Instructions for the task =
Please repeat, exactly and with nothing added, the lines running from the line that contains "front_contact = mirror(contact.part, about=Plane.XZ)" to the line that contains "bpy.context.scene.collection.objects.link(empty)", both lines included.

--

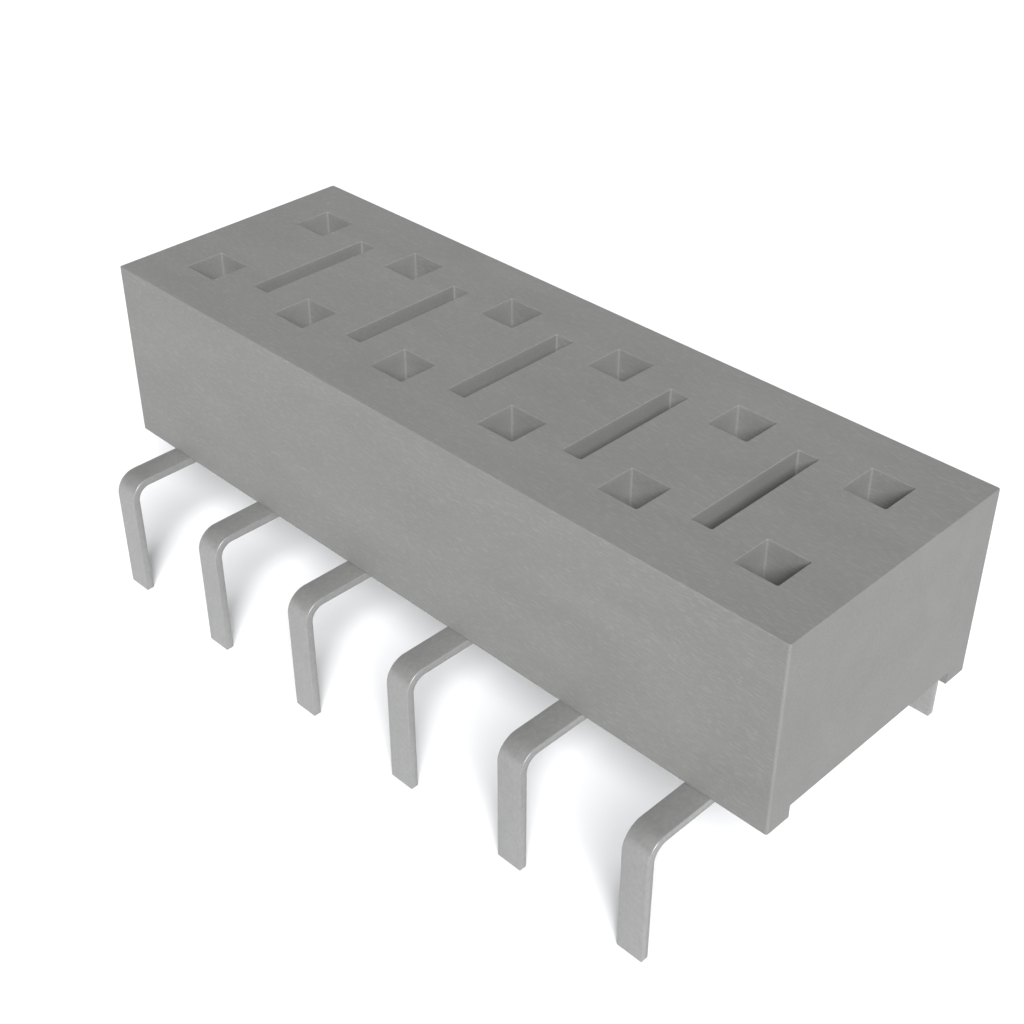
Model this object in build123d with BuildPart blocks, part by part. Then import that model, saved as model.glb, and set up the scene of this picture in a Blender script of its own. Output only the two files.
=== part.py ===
"""Low-profile double-row socket strip for a circuit board, all lengths in millimetres.

A moulded housing holds two rows of stamped spring contacts. Each contact's tail leaves the
underside, runs outward beneath the side rib and turns down to pass through the board.
+X runs along the rows, +Y from the front row to the rear row and +Z up. The origin is the
centre of the footprint, level with the tips of the tails.
"""

import os

from build123d import *

# The grid of posts that plug in from above
columns = 6
pitch = 2.54
row_spacing = 2.54

# The housing's outside
housing_height = 3.50
end_margin = 1.27
side_margin = 1.27

# The openings in the top face
entry_side = 0.762
entry_depth = 0.90
slot_width = 0.381
slot_length = 2.54
slot_depth = 2.75

# The channel under the housing, between its two side ribs
channel_depth = 0.25

# The strip that each contact is stamped from, and the tail at its lower end
strip_thickness = 0.15
tail_width = 0.50
tail_row_spacing = 7.62
tail_length = 2.29
tail_bend_radius = 0.25
rib_bend_radius = 0.20

# The collar that the contact stands on inside the housing
collar_width = 1.44
collar_height = 0.75
collar_bend_radius = 0.10
barb_height = 0.04
barb_length = 0.15

# The two spring beams that grip the post
beam_width = 0.50
beam_gap = 0.46
beam_tip_gap = 0.85
beam_tip_length = 0.45
beam_bend_radius = 0.25

# Clearances between the contact and the housing
entry_setback = 0.02
collar_side_clearance = 0.02
collar_edge_clearance = 0.05
rib_clearance = 0.01
beam_tip_clearance = 0.12

# Heights above the tips of the tails
seat_z = tail_length
housing_bottom_z = seat_z + strip_thickness
channel_roof_z = housing_bottom_z + channel_depth
collar_top_z = channel_roof_z + collar_height
housing_top_z = housing_bottom_z + housing_height
entry_floor_z = housing_top_z - entry_depth

# Distances from the strip's centre plane, for the rear row
row_y = row_spacing / 2
pocket_inner_y = row_y - entry_side / 2 - entry_setback
plate_inner_y = row_y + entry_side / 2 + entry_setback
plate_outer_y = plate_inner_y + strip_thickness
collar_edge_y = pocket_inner_y + collar_edge_clearance
rib_inner_y = plate_outer_y + rib_bend_radius + rib_clearance

housing_length = (columns - 1) * pitch + 2 * end_margin
housing_width = row_spacing + 2 * side_margin
pocket_width = collar_width + 2 * collar_side_clearance

# The housing is one moulding: a block with a channel along its underside
with BuildPart() as housing:
    with BuildSketch(Plane.XY.offset(housing_bottom_z)):
        Rectangle(housing_length, housing_width)
    extrude(amount=housing_height)

    with BuildSketch(Plane.XY.offset(housing_bottom_z)):
        Rectangle(housing_length, 2 * rib_inner_y)
    extrude(amount=channel_depth, mode=Mode.SUBTRACT)

    # A blind slot between each two columns keeps the walls even
    with BuildSketch(Plane.XY.offset(housing_top_z)):
        with GridLocations(pitch, 0, columns - 1, 1):
            Rectangle(slot_width, slot_length)
    extrude(amount=-slot_depth, mode=Mode.SUBTRACT)

    # A square entry for each post
    with BuildSketch(Plane.XY.offset(housing_top_z)):
        with GridLocations(pitch, row_spacing, columns, 2):
            Rectangle(entry_side, entry_side)
    extrude(amount=-entry_depth, mode=Mode.SUBTRACT)

    # The pocket below each entry, where the beams spread
    with BuildSketch(Plane.XY.offset(channel_roof_z)):
        with GridLocations(pitch, row_spacing, columns, 2):
            Rectangle(pocket_width, plate_inner_y - pocket_inner_y)
    extrude(amount=entry_floor_z - channel_roof_z, mode=Mode.SUBTRACT)

    # The deeper seat for the collar, whose upper ledge stops the contact
    with BuildSketch(Plane.XY.offset(channel_roof_z)):
        with GridLocations(pitch, plate_outer_y + pocket_inner_y, columns, 2):
            Rectangle(pocket_width, plate_outer_y - pocket_inner_y)
    extrude(amount=collar_height, mode=Mode.SUBTRACT)

# A contact is one strip, stamped and bent; this one stands in the rear row at X = 0
plate_mid_y = plate_inner_y + strip_thickness / 2
leg_mid_z = seat_z + strip_thickness / 2
side_mid_x = (collar_width - strip_thickness) / 2
beam_mid_x = (beam_gap + strip_thickness) / 2
tip_mid_x = (beam_tip_gap + strip_thickness) / 2
beam_tip_z = entry_floor_z - beam_tip_clearance
grip_z = beam_tip_z - beam_tip_length
barb_shoulder_z = channel_roof_z + (collar_height - barb_length) / 2

with BuildPart() as contact:
    # The tail drops from the collar, runs outward below the rib and turns down
    with BuildSketch(Plane.YZ):
        with BuildLine():
            FilletPolyline(
                (plate_mid_y, collar_top_z),
                (plate_mid_y, leg_mid_z),
                (tail_row_spacing / 2, leg_mid_z),
                (tail_row_spacing / 2, 0),
                radius=[
                    rib_bend_radius + strip_thickness / 2,
                    tail_bend_radius + strip_thickness / 2,
                ],
            )
        trace(line_width=strip_thickness)
    extrude(amount=tail_width / 2, both=True)

    # The collar is the strip folded round three sides of the pocket
    with BuildSketch(Plane.XY.offset(channel_roof_z)):
        with BuildLine():
            FilletPolyline(
                (-side_mid_x, collar_edge_y),
                (-side_mid_x, plate_mid_y),
                (side_mid_x, plate_mid_y),
                (side_mid_x, collar_edge_y),
                radius=collar_bend_radius + strip_thickness / 2,
            )
        trace(line_width=strip_thickness)
    extrude(amount=collar_height)

    # A barb on each free edge of the collar holds it against the pocket's inner wall
    for side in (-1, 1):
        with BuildSketch(Plane.YZ.offset(side * side_mid_x)):
            with BuildLine():
                Polyline(
                    (collar_edge_y, barb_shoulder_z),
                    (collar_edge_y - barb_height, barb_shoulder_z),
                    (collar_edge_y, barb_shoulder_z + barb_length),
                    close=True,
                )
            make_face()
        extrude(amount=strip_thickness / 2, both=True)

    # A beam rises from each side of the collar, leans in to grip and flares at its tip
    for side in (-1, 1):
        with BuildSketch(Plane.XZ.offset(-row_y)):
            with BuildLine():
                FilletPolyline(
                    (side * side_mid_x, channel_roof_z + collar_height / 2),
                    (side * side_mid_x, collar_top_z + beam_bend_radius / 2),
                    (side * beam_mid_x, grip_z),
                    (side * tip_mid_x, beam_tip_z),
                    radius=beam_bend_radius,
                )
            trace(line_width=strip_thickness)
        extrude(amount=beam_width / 2, both=True)

# Every piece is written under its own name. A contact has the same shape on its left and right,
# so mirroring turns the front row's contacts to face the other way
os.makedirs("parts", exist_ok=True)

housing.part.label = "housing"
export_step(housing.part, "parts/housing.step")

front_contact = mirror(contact.part, about=Plane.XZ)
for row, row_contact in (("front", front_contact), ("rear", contact.part)):
    for column in range(columns):
        column_x = (column - (columns - 1) / 2) * pitch
        placed = row_contact.moved(Location((column_x, 0, 0)))
        placed.label = f"contact_{row}_{column + 1}"
        export_step(placed, f"parts/{placed.label}.step")
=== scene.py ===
"""A low-profile double-row socket strip for a circuit board: its housing and its twelve contacts.

Lengths are in millimetres, and in metres where they are multiplied by mm.
"""
import math

import bmesh
import bpy
from mathutils import Matrix, Vector


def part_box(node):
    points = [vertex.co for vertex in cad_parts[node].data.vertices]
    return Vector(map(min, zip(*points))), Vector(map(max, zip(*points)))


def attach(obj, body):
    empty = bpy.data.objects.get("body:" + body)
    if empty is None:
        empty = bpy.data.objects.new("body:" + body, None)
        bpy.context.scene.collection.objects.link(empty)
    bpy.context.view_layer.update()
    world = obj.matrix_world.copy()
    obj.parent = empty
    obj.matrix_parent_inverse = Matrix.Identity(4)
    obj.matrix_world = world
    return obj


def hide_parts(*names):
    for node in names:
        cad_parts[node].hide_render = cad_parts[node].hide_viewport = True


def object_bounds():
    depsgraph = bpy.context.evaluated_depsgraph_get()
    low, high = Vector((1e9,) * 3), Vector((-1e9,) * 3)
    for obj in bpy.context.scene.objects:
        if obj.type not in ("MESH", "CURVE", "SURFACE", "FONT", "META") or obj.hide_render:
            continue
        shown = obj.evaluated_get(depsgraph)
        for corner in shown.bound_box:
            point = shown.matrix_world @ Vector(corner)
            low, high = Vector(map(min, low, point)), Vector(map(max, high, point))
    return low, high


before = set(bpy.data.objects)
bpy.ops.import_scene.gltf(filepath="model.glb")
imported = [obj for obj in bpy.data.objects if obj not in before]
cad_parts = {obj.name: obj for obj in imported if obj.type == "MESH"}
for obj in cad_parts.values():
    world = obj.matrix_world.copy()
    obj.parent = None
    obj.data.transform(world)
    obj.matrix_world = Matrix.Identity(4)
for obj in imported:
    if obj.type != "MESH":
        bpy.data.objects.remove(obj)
cad_low, cad_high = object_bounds()

# The housing is one moulding in grey glass-filled resin, with the matte skin of a spark-eroded mould.
# A square well over each contact lets a post in, and a narrow blind slot between each two columns
# keeps the walls even. The contacts go up into their pockets from a channel along the underside.
mm = 0.001
housing_low, housing_high = (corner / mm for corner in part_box("housing"))
housing_half = (housing_high - housing_low) / 2
columns = 6
pitch = 2 * housing_half.x / columns
row_spacing = housing_half.y
entry_side = 0.762
entry_depth = 0.90
slot_width = 0.381
slot_length = 2.54
slot_depth = 2.75
channel_depth = 0.25
pocket_width = 1.48
pocket_setback = 0.02
seat_height = 0.75
strip_thickness = 0.15
rib_bend_radius = 0.20
rib_clearance = 0.01

top_z = housing_high.z
roof_z = housing_low.z + channel_depth
ceiling_z = top_z - entry_depth
seat_top_z = roof_z + seat_height
pocket_near_y = (row_spacing - entry_side) / 2 - pocket_setback
pocket_far_y = (row_spacing + entry_side) / 2 + pocket_setback
seat_far_y = pocket_far_y + strip_thickness
rib_y = seat_far_y + rib_bend_radius + rib_clearance

# Radii that the mould leaves on the corners and edges
corner_radius = 0.045
edge_radius = 0.02
well_corner_radius = 0.03
well_mouth_radius = 0.015
well_floor_radius = 0.025

# A quarter round of unit radius, as how far it has come across and how far along
arc_steps = 5
right_angle = math.pi / 2
quarter_round = [
    (1 - math.cos(step / arc_steps * right_angle), math.sin(step / arc_steps * right_angle))
    for step in range(arc_steps + 1)
]

# How far a core goes on past the face that it opens in
overshoot = 0.3


def add_ring(mesh, middle, half, corner, z):
    """Adds one level of a block or core, a rectangle with rounded corners."""
    ring = []
    for quarter in range(4):
        side_x = 1 if quarter in (0, 3) else -1
        side_y = 1 if quarter in (0, 1) else -1
        for step in range(arc_steps + 1):
            angle = (quarter + step / arc_steps) * right_angle
            x = middle.x + side_x * (half.x - corner) + corner * math.cos(angle)
            y = middle.y + side_y * (half.y - corner) + corner * math.sin(angle)
            ring.append(mesh.verts.new((x, y, z)))
    return ring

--

Answer below =
front_contact = mirror(contact.part, about=Plane.XZ)
for row, row_contact in (("front", front_contact), ("rear", contact.part)):
    for column in range(columns):
        column_x = (column - (columns - 1) / 2) * pitch
        placed = row_contact.moved(Location((column_x, 0, 0)))
        placed.label = f"contact_{row}_{column + 1}"
        export_step(placed, f"parts/{placed.label}.step")
=== scene.py ===
"""A low-profile double-row socket strip for a circuit board: its housing and its twelve contacts.

Lengths are in millimetres, and in metres where they are multiplied by mm.
"""
import math

import bmesh
import bpy
from mathutils import Matrix, Vector


def part_box(node):
    points = [vertex.co for vertex in cad_parts[node].data.vertices]
    return Vector(map(min, zip(*points))), Vector(map(max, zip(*points)))


def attach(obj, body):
    empty = bpy.data.objects.get("body:" + body)
    if empty is None:
        empty = bpy.data.objects.new("body:" + body, None)
        bpy.context.scene.collection.objects.link(empty)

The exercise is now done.